Entries provided —
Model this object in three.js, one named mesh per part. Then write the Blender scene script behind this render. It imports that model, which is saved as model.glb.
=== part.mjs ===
---
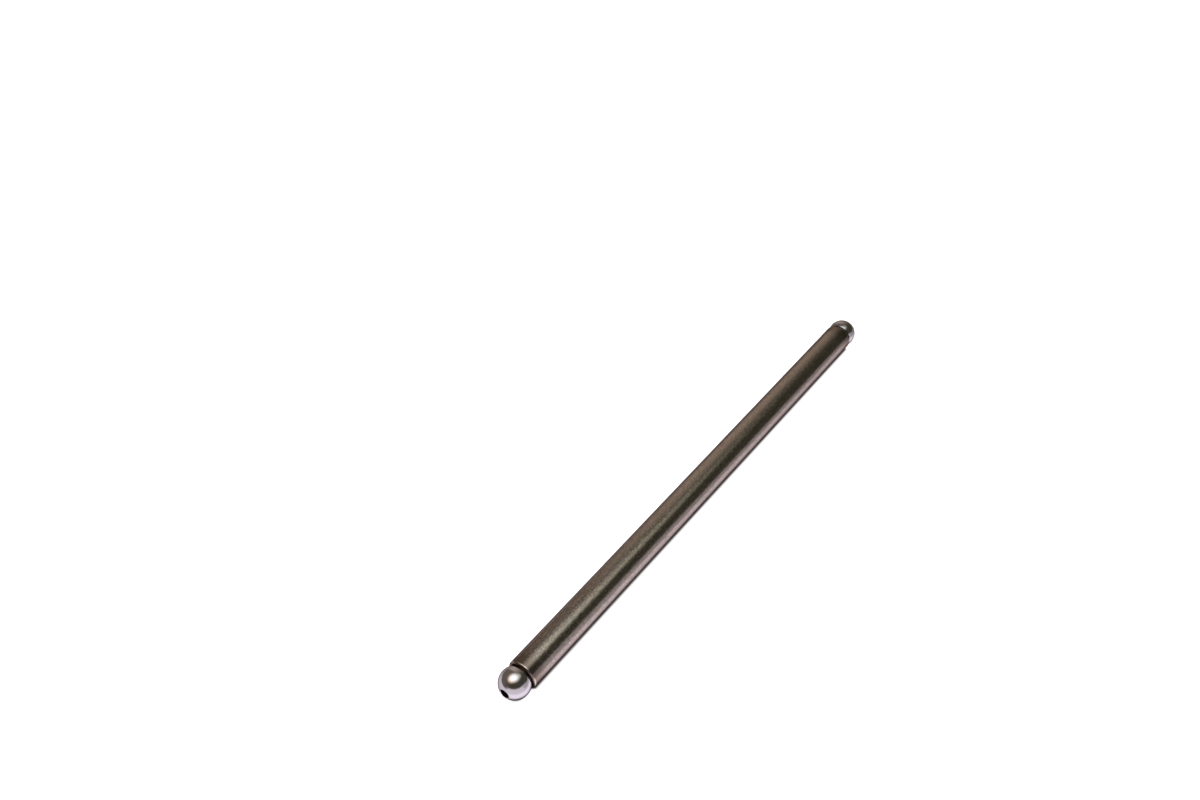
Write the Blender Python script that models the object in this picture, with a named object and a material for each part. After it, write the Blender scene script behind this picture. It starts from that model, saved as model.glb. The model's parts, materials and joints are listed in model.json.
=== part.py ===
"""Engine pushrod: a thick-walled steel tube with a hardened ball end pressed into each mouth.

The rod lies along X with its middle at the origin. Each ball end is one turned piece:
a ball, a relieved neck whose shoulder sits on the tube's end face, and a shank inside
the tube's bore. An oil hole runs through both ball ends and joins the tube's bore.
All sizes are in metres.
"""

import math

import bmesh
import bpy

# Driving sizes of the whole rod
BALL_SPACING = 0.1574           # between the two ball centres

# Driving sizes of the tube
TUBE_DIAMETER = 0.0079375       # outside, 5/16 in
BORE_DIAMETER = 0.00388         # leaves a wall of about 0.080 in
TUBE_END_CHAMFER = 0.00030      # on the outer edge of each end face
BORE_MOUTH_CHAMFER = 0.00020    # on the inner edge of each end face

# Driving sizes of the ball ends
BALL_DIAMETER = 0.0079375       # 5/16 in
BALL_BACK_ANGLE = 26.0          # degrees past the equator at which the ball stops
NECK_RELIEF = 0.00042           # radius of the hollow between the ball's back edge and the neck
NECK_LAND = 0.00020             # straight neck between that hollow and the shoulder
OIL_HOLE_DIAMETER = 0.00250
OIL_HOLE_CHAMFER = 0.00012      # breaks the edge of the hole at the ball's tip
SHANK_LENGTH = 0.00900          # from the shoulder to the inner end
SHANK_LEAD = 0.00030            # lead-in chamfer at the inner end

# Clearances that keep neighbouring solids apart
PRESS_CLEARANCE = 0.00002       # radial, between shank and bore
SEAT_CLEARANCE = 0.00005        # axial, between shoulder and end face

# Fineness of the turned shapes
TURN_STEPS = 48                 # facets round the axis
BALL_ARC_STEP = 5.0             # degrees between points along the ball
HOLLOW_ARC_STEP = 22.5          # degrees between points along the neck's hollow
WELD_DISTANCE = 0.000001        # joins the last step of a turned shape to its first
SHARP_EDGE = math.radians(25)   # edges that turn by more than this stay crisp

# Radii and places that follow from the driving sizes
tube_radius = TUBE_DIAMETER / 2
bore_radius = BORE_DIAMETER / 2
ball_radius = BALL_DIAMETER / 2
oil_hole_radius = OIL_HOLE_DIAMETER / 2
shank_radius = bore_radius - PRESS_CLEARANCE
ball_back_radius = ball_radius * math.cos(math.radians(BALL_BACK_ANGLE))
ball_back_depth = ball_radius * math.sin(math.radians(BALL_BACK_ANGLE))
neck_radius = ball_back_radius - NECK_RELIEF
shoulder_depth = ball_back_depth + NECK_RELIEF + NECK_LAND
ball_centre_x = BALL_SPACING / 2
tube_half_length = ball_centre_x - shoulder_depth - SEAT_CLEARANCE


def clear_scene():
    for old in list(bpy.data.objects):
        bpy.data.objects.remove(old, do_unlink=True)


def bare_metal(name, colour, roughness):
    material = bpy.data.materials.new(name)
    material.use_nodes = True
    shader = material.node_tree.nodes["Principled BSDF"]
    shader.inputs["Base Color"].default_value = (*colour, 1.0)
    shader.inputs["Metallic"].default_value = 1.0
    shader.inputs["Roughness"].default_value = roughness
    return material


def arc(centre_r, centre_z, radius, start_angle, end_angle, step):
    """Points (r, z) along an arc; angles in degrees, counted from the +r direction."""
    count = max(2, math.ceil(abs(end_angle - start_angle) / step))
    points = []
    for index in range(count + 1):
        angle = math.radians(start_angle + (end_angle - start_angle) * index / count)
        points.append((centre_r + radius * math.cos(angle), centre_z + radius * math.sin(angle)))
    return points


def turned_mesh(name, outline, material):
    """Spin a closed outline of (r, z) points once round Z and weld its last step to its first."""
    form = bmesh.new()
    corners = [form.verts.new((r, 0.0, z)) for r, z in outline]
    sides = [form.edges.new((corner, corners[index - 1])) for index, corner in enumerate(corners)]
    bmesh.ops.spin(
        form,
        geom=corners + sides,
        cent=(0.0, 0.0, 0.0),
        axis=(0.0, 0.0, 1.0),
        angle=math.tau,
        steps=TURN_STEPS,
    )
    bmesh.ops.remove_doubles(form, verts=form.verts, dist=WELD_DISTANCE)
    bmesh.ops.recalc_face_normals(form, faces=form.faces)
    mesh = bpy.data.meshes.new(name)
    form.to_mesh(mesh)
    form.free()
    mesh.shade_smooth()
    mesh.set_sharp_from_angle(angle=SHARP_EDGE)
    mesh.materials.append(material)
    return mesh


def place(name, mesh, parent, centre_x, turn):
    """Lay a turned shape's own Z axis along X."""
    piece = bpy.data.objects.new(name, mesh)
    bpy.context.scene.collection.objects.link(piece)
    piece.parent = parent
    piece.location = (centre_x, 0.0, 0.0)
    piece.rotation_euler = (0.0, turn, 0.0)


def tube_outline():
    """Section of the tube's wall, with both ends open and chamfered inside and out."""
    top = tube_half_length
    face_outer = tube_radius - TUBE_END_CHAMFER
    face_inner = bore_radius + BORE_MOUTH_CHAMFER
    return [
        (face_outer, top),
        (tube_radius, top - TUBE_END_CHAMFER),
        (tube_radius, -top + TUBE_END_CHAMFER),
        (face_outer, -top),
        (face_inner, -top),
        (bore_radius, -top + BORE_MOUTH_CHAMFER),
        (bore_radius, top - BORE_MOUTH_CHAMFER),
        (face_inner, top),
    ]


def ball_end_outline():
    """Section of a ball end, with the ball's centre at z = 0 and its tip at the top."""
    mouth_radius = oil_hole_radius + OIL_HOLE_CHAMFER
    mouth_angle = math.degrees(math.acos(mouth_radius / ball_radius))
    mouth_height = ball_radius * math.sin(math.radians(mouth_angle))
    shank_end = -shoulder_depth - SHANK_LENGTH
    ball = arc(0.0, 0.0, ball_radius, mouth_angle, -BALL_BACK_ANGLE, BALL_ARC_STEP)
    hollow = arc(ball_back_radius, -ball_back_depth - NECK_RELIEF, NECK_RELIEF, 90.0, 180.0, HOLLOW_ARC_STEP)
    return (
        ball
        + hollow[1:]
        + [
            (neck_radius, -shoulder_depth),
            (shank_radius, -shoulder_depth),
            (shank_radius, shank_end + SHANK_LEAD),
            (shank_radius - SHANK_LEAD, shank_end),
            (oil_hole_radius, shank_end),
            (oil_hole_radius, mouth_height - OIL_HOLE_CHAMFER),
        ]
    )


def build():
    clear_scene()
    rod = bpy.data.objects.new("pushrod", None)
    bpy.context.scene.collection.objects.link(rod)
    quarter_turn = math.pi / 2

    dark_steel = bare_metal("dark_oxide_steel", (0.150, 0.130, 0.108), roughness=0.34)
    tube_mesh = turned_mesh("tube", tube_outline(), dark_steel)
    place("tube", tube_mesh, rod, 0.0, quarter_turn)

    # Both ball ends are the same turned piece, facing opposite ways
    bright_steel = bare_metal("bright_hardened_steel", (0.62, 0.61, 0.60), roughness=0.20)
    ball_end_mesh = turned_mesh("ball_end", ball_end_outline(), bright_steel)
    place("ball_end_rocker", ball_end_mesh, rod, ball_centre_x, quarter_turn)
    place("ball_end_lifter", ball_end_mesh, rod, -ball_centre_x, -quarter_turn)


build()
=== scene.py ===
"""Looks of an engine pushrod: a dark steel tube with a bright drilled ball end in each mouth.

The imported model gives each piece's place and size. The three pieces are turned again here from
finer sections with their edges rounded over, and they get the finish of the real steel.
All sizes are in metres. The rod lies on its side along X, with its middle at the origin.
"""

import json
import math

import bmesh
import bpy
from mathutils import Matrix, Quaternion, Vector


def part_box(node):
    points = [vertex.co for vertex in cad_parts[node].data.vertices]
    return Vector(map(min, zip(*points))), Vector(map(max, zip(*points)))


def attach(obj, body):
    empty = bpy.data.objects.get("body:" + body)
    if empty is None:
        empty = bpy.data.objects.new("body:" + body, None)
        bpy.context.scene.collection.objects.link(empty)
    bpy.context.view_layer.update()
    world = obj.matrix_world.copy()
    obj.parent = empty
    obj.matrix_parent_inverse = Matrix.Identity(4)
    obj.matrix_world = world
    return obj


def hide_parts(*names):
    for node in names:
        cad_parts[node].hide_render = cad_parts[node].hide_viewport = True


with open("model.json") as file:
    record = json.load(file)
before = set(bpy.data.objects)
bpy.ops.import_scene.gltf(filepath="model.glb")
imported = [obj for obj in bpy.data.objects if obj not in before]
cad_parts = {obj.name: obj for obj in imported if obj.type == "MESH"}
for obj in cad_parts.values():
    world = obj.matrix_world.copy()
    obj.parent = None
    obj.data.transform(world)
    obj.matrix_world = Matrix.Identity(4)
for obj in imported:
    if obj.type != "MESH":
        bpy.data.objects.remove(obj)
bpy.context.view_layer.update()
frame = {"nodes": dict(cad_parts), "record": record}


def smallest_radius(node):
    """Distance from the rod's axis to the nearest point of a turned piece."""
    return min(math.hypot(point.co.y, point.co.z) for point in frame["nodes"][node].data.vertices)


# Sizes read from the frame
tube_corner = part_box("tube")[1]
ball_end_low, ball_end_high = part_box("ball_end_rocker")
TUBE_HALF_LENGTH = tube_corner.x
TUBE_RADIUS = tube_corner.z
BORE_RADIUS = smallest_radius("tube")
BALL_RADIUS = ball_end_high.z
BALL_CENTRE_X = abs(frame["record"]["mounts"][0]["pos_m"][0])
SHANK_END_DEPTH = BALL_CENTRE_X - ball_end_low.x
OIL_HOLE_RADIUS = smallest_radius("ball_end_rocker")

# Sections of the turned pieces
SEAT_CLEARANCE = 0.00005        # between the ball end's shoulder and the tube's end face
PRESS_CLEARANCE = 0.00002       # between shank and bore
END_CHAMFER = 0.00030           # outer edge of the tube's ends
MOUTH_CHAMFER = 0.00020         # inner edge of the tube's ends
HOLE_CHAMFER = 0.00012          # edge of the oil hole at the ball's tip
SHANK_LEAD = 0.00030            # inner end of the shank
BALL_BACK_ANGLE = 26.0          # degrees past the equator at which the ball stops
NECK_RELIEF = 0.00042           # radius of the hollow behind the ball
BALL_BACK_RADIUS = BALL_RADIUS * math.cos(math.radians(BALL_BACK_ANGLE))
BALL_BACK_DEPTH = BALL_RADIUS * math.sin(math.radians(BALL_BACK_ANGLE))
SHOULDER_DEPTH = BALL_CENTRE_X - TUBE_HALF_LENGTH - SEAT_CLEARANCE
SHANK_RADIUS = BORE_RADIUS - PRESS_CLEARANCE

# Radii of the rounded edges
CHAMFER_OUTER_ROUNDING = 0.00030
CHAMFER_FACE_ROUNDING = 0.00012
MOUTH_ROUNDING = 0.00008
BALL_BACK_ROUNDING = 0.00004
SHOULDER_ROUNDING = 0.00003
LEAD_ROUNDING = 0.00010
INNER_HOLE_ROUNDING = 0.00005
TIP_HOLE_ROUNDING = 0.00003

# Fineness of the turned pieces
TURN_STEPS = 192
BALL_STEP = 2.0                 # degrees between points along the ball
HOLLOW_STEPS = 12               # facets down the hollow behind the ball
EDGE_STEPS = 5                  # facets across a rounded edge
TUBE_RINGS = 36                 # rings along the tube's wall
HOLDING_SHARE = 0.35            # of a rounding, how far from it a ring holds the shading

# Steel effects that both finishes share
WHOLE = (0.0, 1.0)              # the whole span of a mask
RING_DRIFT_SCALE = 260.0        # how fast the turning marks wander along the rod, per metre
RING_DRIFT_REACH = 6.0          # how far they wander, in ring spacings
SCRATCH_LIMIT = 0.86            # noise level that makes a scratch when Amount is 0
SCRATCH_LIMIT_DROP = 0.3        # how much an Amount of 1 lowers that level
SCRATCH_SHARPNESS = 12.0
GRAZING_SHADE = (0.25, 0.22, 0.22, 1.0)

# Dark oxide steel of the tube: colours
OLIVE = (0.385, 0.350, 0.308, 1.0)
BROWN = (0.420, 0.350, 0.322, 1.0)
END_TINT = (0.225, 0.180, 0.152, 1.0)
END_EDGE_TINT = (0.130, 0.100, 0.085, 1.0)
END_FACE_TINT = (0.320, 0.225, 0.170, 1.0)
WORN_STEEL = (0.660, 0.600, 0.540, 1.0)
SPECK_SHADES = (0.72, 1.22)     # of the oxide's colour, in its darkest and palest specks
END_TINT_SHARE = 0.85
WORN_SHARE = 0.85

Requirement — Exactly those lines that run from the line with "bpy.context.scene.collection.objects.link(rod)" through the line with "obj.parent = empty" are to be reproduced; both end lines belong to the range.

Complete response —
    bpy.context.scene.collection.objects.link(rod)
    quarter_turn = math.pi / 2

    dark_steel = bare_metal("dark_oxide_steel", (0.150, 0.130, 0.108), roughness=0.34)
    tube_mesh = turned_mesh("tube", tube_outline(), dark_steel)
    place("tube", tube_mesh, rod, 0.0, quarter_turn)

    # Both ball ends are the same turned piece, facing opposite ways
    bright_steel = bare_metal("bright_hardened_steel", (0.62, 0.61, 0.60), roughness=0.20)
    ball_end_mesh = turned_mesh("ball_end", ball_end_outline(), bright_steel)
    place("ball_end_rocker", ball_end_mesh, rod, ball_centre_x, quarter_turn)
    place("ball_end_lifter", ball_end_mesh, rod, -ball_centre_x, -quarter_turn)


build()
=== scene.py ===
"""Looks of an engine pushrod: a dark steel tube with a bright drilled ball end in each mouth.

The imported model gives each piece's place and size. The three pieces are turned again here from
finer sections with their edges rounded over, and they get the finish of the real steel.
All sizes are in metres. The rod lies on its side along X, with its middle at the origin.
"""

import json
import math

import bmesh
import bpy
from mathutils import Matrix, Quaternion, Vector


def part_box(node):
    points = [vertex.co for vertex in cad_parts[node].data.vertices]
    return Vector(map(min, zip(*points))), Vector(map(max, zip(*points)))


def attach(obj, body):
    empty = bpy.data.objects.get("body:" + body)
    if empty is None:
        empty = bpy.data.objects.new("body:" + body, None)
        bpy.context.scene.collection.objects.link(empty)
    bpy.context.view_layer.update()
    world = obj.matrix_world.copy()
    obj.parent = empty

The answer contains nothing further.